Exploring the determinants and distribution patterns of soil mattic horizon thickness in a typical alpine environment using boosted regression trees

Abstract

Mattic horizon, grassroots intertwined surface horizon for soils in alpine meadow, is of great importance for alpine ecosystems with its thickness serving as a critical indicator for the extent of alpine meadow degradation. However, the distribution patterns and key environmental factors controlling mattic horizon thickness (MHT) remain unknown. We evaluated the potential of a boosted regression trees (BRT) based variable selection approach to identify the determinants of MHT, to reveal the predictor-response relationship, and to map the spatial distributions of MHT. Results showed that the selected six key environmental variables can reliably reflect the pedogenic processes of mattic horizon in such alpine environment. Among which, the most important environmental variables controlling MHT were modified soil-adjusted vegetation index 2 (relative importance of 31.9%), elevation (22.7%), followed by slope (13.2%), topographic wetness index (11.4%), relative slope position (10.4%), and mean annual precipitation (10.4%).
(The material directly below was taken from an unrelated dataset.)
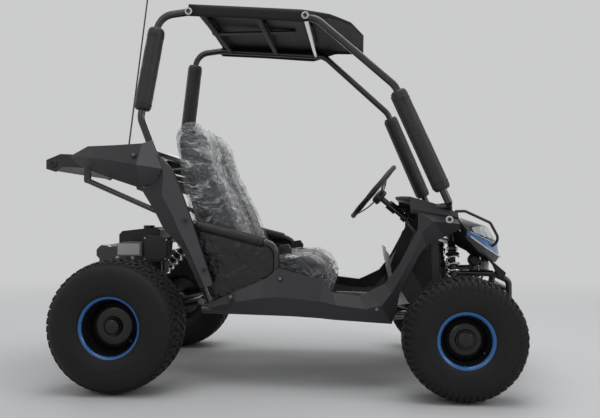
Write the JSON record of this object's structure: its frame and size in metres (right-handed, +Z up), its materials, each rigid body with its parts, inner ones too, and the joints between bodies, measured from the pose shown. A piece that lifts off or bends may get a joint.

Additionally, the BRT model using those six key variables for mapping MHT performed an acceptable prediction with R2 value of 0.447 (standard deviation of 0.019). The variable selection procedure dramatically reduced the number of environmental variables by 77% (from 26 to 6), which could not only improve computational efficiency but also significantly improve model performance with a 30.3% increase in R2. Our results demonstrate that the proposed BRT algorithm-based variable selection approach can reliably identify the determinants of MHT both statistically and pedologically. It can be used as a promising approach for revealing the predictor-response relationship, mapping the distribution patterns of MHT, and may provide a solution to map soil depth over large areas.